In Days of Destruction, editors W. Eric Emerson and Karen Stokes chronicle the events of the siege of Charleston, South Carolina, through a collection of letters written by Augustine Thomas Smythe, a well-educated young man from a prominent Charleston family. The vivid, eloquent letters he wrote to his family depict all that he saw and experienced during the long, destructive assault on the Holy City and describe in detail the damage done to Charleston's houses, churches, and other buildings in the desolated shell district, as well as the toll on human life.

Smythe's role in the Civil War was different from that of his many companions serving in Virginia and undoubtedly different from anything he could have imagined when the war began. After a baptism in blood at the Battle of Secessionville, South Carolina, Smythe was assigned to the Confederate Signal Corps. He served on the ironclad CSS Palmetto State and then occupied a post-high above Charleston in the steeple of St. Michael's Episcopal Church. From behind a telescope in his lofty perch, he observed the fierce attacks on Fort Sumter, the effects of the unrelenting shelling of the city by enemy guns at Morris Island, and the naval battles and operations in the harbor, including the actions of the Confederate torpedo boats and the H. L. Hunley submarine.

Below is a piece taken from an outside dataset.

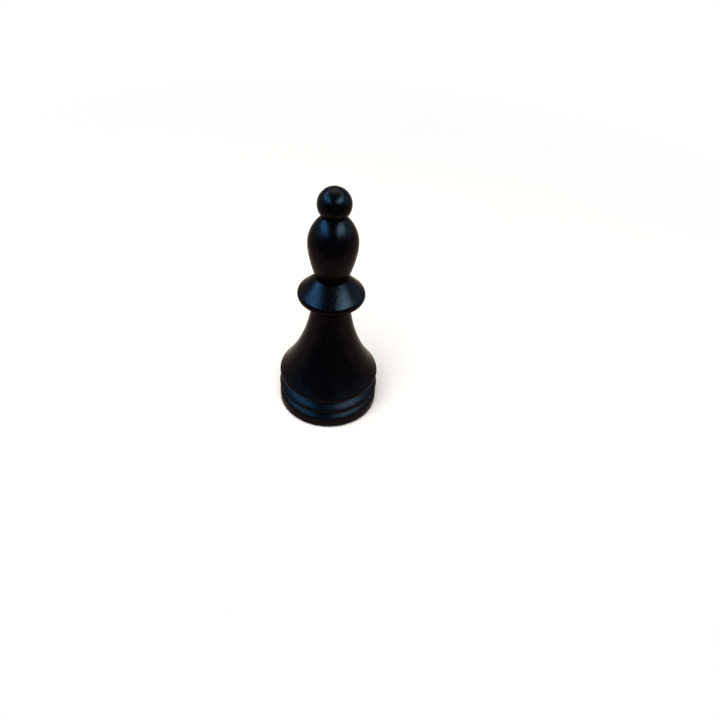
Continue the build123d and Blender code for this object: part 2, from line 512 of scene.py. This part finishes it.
def bare_wood():
    """The unstained disc that closes the weight's chamber."""
    f = Finish("bare_wood")
    grain = f.noise(f.place((1, 0.06, 1), (0, 0, 0.2)), 1300, 5, 0.6)
    bands = {"wave_type": "BANDS", "bands_direction": "X"}
    place = f.place((1, 0.2, 1))
    rings = f.add("TexWave", bands, Vector=place, Scale=190, Distortion=3, Detail=3)
    tone = f.blend(rings.outputs["Fac"], (0.50, 0.35, 0.20, 1), (0.66, 0.50, 0.32, 1))
    dark_grain = f.spread(grain, 0.3, 0.7, 0, 0.5)
    f.shade(Base_Color=f.blend(dark_grain, tone, (0.42, 0.28, 0.15, 1)))
    f.shade(Roughness=f.spread(grain, 0.2, 0.8, 0.55, 0.75))
    f.shade(Normal=f.bump(grain, 0.00005, 0.7))
    return f.material


def dress(piece, material):
    """Gives a piece one finish all over."""
    piece.data.materials.clear()
    piece.data.materials.append(material)


# ---------------- The bishop ----------------
black = lacquered_wood()
for piece, node in (
    (turn_base_and_stem(), "pedestal"),
    (turn_collar(), "collar"),
    (turn_head(), "head"),
    (turn_ball(), "ball_finial"),
):
    dress(piece, black)
    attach(piece, "root")
    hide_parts(node)

felt_disc = cut_felt()
dress(felt_disc, pressed_felt())
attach(felt_disc, "root")
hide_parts("felt_pad")

for node, material in (("base_weight", turned_steel()), ("chamber_plug", bare_wood())):
    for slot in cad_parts[node].material_slots:
        slot.material = material


# ---------------- Studio ----------------
def lay_floor():
    """A wide pale floor that keeps the shadow near the piece and goes on to plain white."""
    bpy.ops.object.select_all(action="DESELECT")
    bpy.ops.mesh.primitive_plane_add(size=floor_size, location=(0, 0, 0))
    bpy.ops.object.mode_set(mode="EDIT")
    bpy.ops.transform.translate(value=(0, floor_size / 2 - floor_front, 0))
    bpy.ops.object.mode_set(mode="OBJECT")
    floor = bpy.context.object
    floor.name = "floor"
    f = Finish("pale_floor")
    place = f.add("TexCoord").outputs["Object"]
    mottle = f.noise(place, 30, 2, 0.5)
    paper = f.blend(mottle, (0.90, 0.90, 0.89, 1), (0.93, 0.93, 0.92, 1))
    f.shade(Base_Color=f.warm_when_mirrored(paper), Roughness=0.9, Specular_IOR_Level=0.1)
    white = f.add("Emission", Color=f.warm_when_mirrored(), Strength=1)
    far = f.spread(f.length(place), floor_fade_start, floor_fade_end)
    amount = f.math("MULTIPLY", far, f.background_rays())
    surface = f.mix_shaders(amount, f.shader.outputs["BSDF"], white.outputs["Emission"])
    f.set(f.tree.nodes["Material Output"].inputs["Surface"], surface)
    dress(floor, f.material)
    return floor


def hang_backdrop():
    """White to the eye. In a reflection, white low down behind the piece and dim elsewhere."""
    world = bpy.data.worlds.new("studio")
    bpy.context.scene.world = world
    world.use_nodes = True
    f = Nodes(world.node_tree)
    fill = f.tree.nodes["Background"]
    f.set(fill.inputs["Color"], (1, 1, 1, 1))
    f.set(fill.inputs["Strength"], fill_strength)
    heading = f.add("SeparateXYZ", Vector=f.add("TexCoord").outputs["Generated"]).outputs
    rise = f.math("SUBTRACT", heading["Z"], f.math("MULTIPLY", heading["Y"], backdrop_slope))
    low_down = f.spread(rise, 0.03, 0.12, 1, 0.03)
    behind = f.spread(heading["Y"], -0.6, -0.2, 0.1, 1)
    mirrored = f.math("MULTIPLY", low_down, behind)
    seen = f.add("LightPath").outputs["Is Camera Ray"]
    strength = f.math("MAXIMUM", seen, mirrored)
    white = f.add("Background", Color=f.warm_when_mirrored(), Strength=strength)
    surface = f.mix_shaders(f.background_rays(), fill.outputs[0], white.outputs[0])
    f.set(f.tree.nodes["World Output"].inputs["Surface"], surface)


def lit_together(name, things):
    """A collection that only its own lamps light."""
    lit = bpy.data.collections.new(name)
    for thing in things:
        lit.objects.link(thing)
    return lit


def hang_lamp(lit, name, azimuth, elevation, width, height, colour, radiance):
    """A soft panel that faces the piece, brightest in its middle, for the things in lit."""
    a, e = math.radians(azimuth), math.radians(elevation)
    away = Vector((math.sin(a) * math.cos(e), -math.cos(a) * math.cos(e), math.sin(e)))
    place = lamp_distance * away + Vector((0, 0, piece_middle))
    bpy.ops.object.light_add(type="AREA", location=place)
    lamp = bpy.context.object
    lamp.name = name
    lamp.rotation_euler = away.to_track_quat("Z", "Y").to_euler()
    lamp.data.shape = "RECTANGLE"
    lamp.data.size, lamp.data.size_y = width, height
    lamp.data.color = colour
    lamp.data.energy = radiance * math.pi * width * height
    lamp.visible_camera = False
    lamp.light_linking.receiver_collection = lit
    lamp.data.use_nodes = True
    f = Nodes(lamp.data.node_tree)
    across = f.add("NewGeometry").outputs["Parametric"]
    off_centre = f.add("VectorMath", {"operation": "MULTIPLY_ADD"}, Vector=across)
    f.set(off_centre.inputs[1], (1, 1, 0))
    f.set(off_centre.inputs[2], (-0.5, -0.5, 0))
    distance = f.length(off_centre.outputs["Vector"])
    f.set(f.tree.nodes["Emission"].inputs["Strength"], f.spread(distance, 0.15, 0.5, 1, 0))


def set_camera():
    """The eye stands in front of the piece, above it and close to it."""
    aim = Vector((0, 0, 0.0353))
    distance, elevation, roll = 0.19, math.radians(37.14), math.radians(2.2)
    left, above = math.tan(math.radians(2.54)), math.tan(math.radians(4.68))
    ahead = Vector((0, math.cos(elevation), -math.sin(elevation)))
    right = Vector((1, 0, 0))
    up = right.cross(ahead)
    leaned_right = math.cos(roll) * right + math.sin(roll) * up
    leaned_up = math.cos(roll) * up - math.sin(roll) * right
    straight = Matrix((leaned_right, leaned_up, -ahead)).transposed()
    aside = Vector((0, 0, -1)).rotation_difference(Vector((-left, above, -1)).normalized())
    bpy.ops.object.camera_add(location=aim - distance * ahead)
    camera = bpy.context.object
    camera.name = "camera"
    camera.rotation_euler = (straight @ aside.to_matrix().transposed()).to_euler()
    camera.data.lens = 32.77
    camera.data.sensor_width = 36
    camera.data.clip_start, camera.data.clip_end = 0.01, 20
    bpy.context.scene.camera = camera


pieces = [thing for thing in bpy.context.scene.objects if thing.type == "MESH"]
lit_piece = lit_together("lit_piece", pieces)
lit_floor = lit_together("lit_floor", [lay_floor()])
hang_backdrop()
for lamp in lacquer_lamps:
    hang_lamp(lit_piece, *lamp)
hang_lamp(lit_floor, *floor_lamp)
set_camera()
bpy.context.scene.view_settings.view_transform = "Standard"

The Confederate Signal Corps played a vital role in the defense of Charleston and its environs, and Smythe's letters, perhaps more than any other first-person account, detail the daily life and service experiences of signalmen in and around the city during the war. For more than eighteen months, Smythe's neighborhood south of Broad Street, one of the city's oldest and wealthiest communities, was abandoned by the great majority of its residents. His letters provide the reader with an almost post-apocalyptic perspective of the oftentimes quiet, and frequently lawless, street where he lived before and during the siege of Charleston.